While I enjoy living with them, I do want my own place. That way, I wouldn’t have to tiptoe around the rules of others, even if they’re chill, easy going folks. Having guests over is a bit more complicated, because most Americans get antsy even if a guest is there only 4 days. Not all Americans are this way, but that’s the prevalent culture. I’m not moving out just because of that, however. I need to move because I can’t afford it anymore. My health care package from work is eligible starting April. Since I’m paying 60% of it (which is about $200~) I’ll have to take that amount from my rent allocation, because everything else is as minimal as it can be. Minimal, i.e., haven’t bought a new article of clothing since October 2013, walks and takes the subway, cooks at home and occasionally goes out with friends.

So what’s the priority? A good location with cafés, restaurants, book stores, and young people? Proximity to public transport? Price? A washer and dryer in the unit? A dishwasher? Your own bathroom? Yes or no to pets? Even a private bathroom is such a luxury, which I may have to give up soon.

The Mild Panic

The practice is to inform your roommates a month beforehand that you’ll be moving out. But the market in New York only shows you options 2-3 weeks before your move-in date. So at the moment, all I’m sure of is that I won’t be living here by May 1. I don’t know where I’ll be living yet. Which makes me queasy and anxious. But God will come through. If it’s not meant for me to live with my friend and have my own place, just yet, then I’ll just have to stay this semi-nomadic way and enjoy the next place, while not settling in too much (because I’d hate to move bulky furniture). If the God who is sovereign and powerful, with everything only too easy for Him to give, chooses not to let my plans be the ones that come to pass, who am I to know better.

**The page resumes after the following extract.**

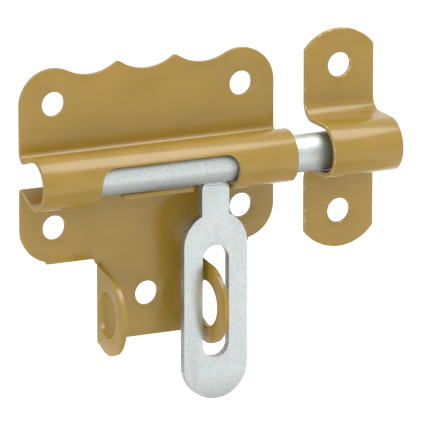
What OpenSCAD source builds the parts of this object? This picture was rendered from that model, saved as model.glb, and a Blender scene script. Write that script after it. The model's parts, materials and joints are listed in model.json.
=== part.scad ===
// Barrel bolt with a padlock hasp, its pressed steel case and its keeper.
// +X runs along the bolt towards the keeper, +Z is up, and the backs of the case and the keeper lie in Y = 0.
// The origin is the middle of the case's four screw holes. The front of the bolt faces -Y.

/* [Sheet steel] */
// Thickness of the case and keeper sheet
sheet_t = 1.2; // [1:0.1:1.4]
// Radius of the corner where the case turns into the top of the barrel
top_bend_r = 1.4; // [1.2:0.1:1.6]
// Radius inside the fold under the barrel
fold_r = 0.5; // [0.4:0.1:0.7]

/* [Case] */
// Distance between the screw holes along the bolt
hole_dx = 53.4; // [53:0.1:54]
// Distance between the screw holes across the bolt
hole_dz = 32.8; // [32.4:0.1:33.2]
// Diameter of every screw hole
screw_d = 6.5; // [5:0.1:7]
// Width of metal round the corner screw holes, from the hole's centre
corner_r = 9.4; // [9.2:0.1:9.6]
// Radius of the three scallops along the top edge
scallop_r = 13; // [12.5:0.1:13.5]
// Distance from one scallop to the next
scallop_step = 16.3; // [16:0.1:16.6]
// Radius of the two points between the scallops
point_r = 1.2; // [1:0.1:1.5]

/* [Barrel] */
// Distance of the bolt's axis in front of the wall
axis_y = 9.4; // [9.2:0.1:9.6]
// Height of the bolt's axis above the middle of the screw holes
axis_z = -2; // [-2.2:0.1:-1.8]
// Inside radius of the barrel
barrel_r = 5.8; // [5.7:0.1:5.9]
// Slope of the sheet as it runs from the wall up onto the barrel
top_slope = 20; // [18:1:22]
// Slope of the sheet as it runs from the wall down under the barrel
under_slope = 25; // [23:1:27]
// Left end of the window in the barrel
window_x0 = -19.8; // [-20:0.1:-19.6]
// Right end of the window in the barrel
window_x1 = 19.6; // [19.4:0.1:19.8]
// Height of the window's upper edge above the bolt's axis
window_top = 3.6; // [3.4:0.1:3.8]
// Radius of the window's two upper corners
window_r = 4.2; // [3.5:0.1:4.5]
// Left end of the lip under the bolt
lip_x0 = -10.4; // [-10.6:0.1:-10]
// Right end of the lip under the bolt
lip_x1 = 9.5; // [9:0.1:9.6]
// Distance of the lip's edge in front of the wall
lip_y = 8.9; // [8.6:0.1:9]
// Distance of the notches' back edge in front of the wall, on each side of the lip
notch_y = 4.5; // [4:0.1:5]

/* [Padlock ears] */
// Middle of the tab that carries the ears
tab_x = -0.5; // [-0.6:0.1:-0.4]
// Half the distance between the outer faces of the ears at the wall
tab_half = 14.4; // [14.2:0.1:14.5]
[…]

Maybe it’s God’s will for me to live like a stranger, for now. Not settling too much and really making a place my own, but passing through it while enjoying the ride. In the process, not buying much or having much, except for clothes, a futon, a few books, and a few appliances. And a chair. I can be happy with that, actually. The past months have taught me that I don’t need much. This makes it easier to understand Hebrews 11, especially the verses 13-16 parts. Some time ago, I asked God to help me understand what it means to live like a stranger on earth, what it means to have Him as my God, what His Good News means to daily living, and what it means to have joy. Times like these are profound.

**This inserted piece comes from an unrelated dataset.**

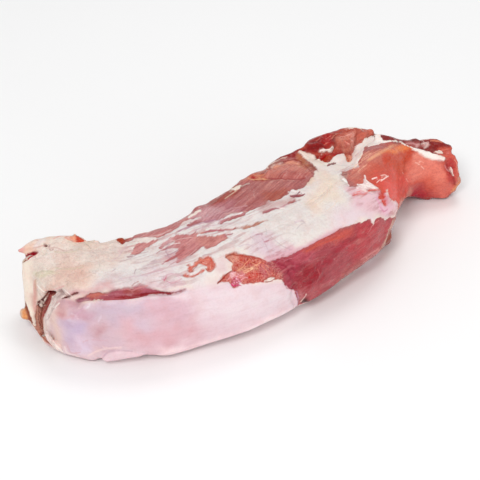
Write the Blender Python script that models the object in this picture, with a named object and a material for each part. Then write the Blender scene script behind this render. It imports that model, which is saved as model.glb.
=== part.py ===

Vulnerable, But No Longer Panicking

In all this––not having a home yet, preparing paperwork and security deposits (which is another frustration of its own)––I can see God revealing His goodness, might, and real, personal-ness. He’s teaching me to trust His plan, and to see beyond the apparent–––to see His God-ness in the winds that blow, to hear His voice through roar of the storm. My best moments in life have been the storms that come out of nowhere. In these curveballs, things are beyond my control, time is ticking fast or unpredictably, and situations keep changing. Right now, I’m tempted to research places like it’s the end of the world. But more than looking up places on Craigslist and Naked Apartments, calling all the brokers I can reach, more than running about, I need Jesus. I need to read His Word and spend time with Him, because that’s the most important thing of all. Because it’s not the storm that’s the story anyway, but Him.

This is not to say that I’m going to wait for it to fall into my lap. This is to say that I won’t be searching because I’m restless or panicking, that I won’t worry my hairs white, and that I won’t be a grumpy, pity-partying, emotionally non-fun person to be in the company of at this time. This is to say that I will listen to hear God, and will do this search from a place of peace, clarity of mind, and strength, knowing that at the end of all this, He will be praised.

Ultimately, it’s not about finding the apartment, but knowing God.

Pictures!

Below are more pictures of my current place. Which I will miss! (But not the sounds of the street at night)

This is what I see right when I open the main door downstairs.

The sight that relieves my bladder.

The eating area, living room, and kitchen

The living room

We all felt sad when we heard the PSH news earlier this year.

My neighborhood, during winter.

In the daylight.

On a clear day.

In autumn.

The last thing I’ll see before stepping out. That neighbor often fills the hallway with smells of Italy and roasted meat. I shall miss you too.

Seek the Lord while he may be found; call on him while he is near.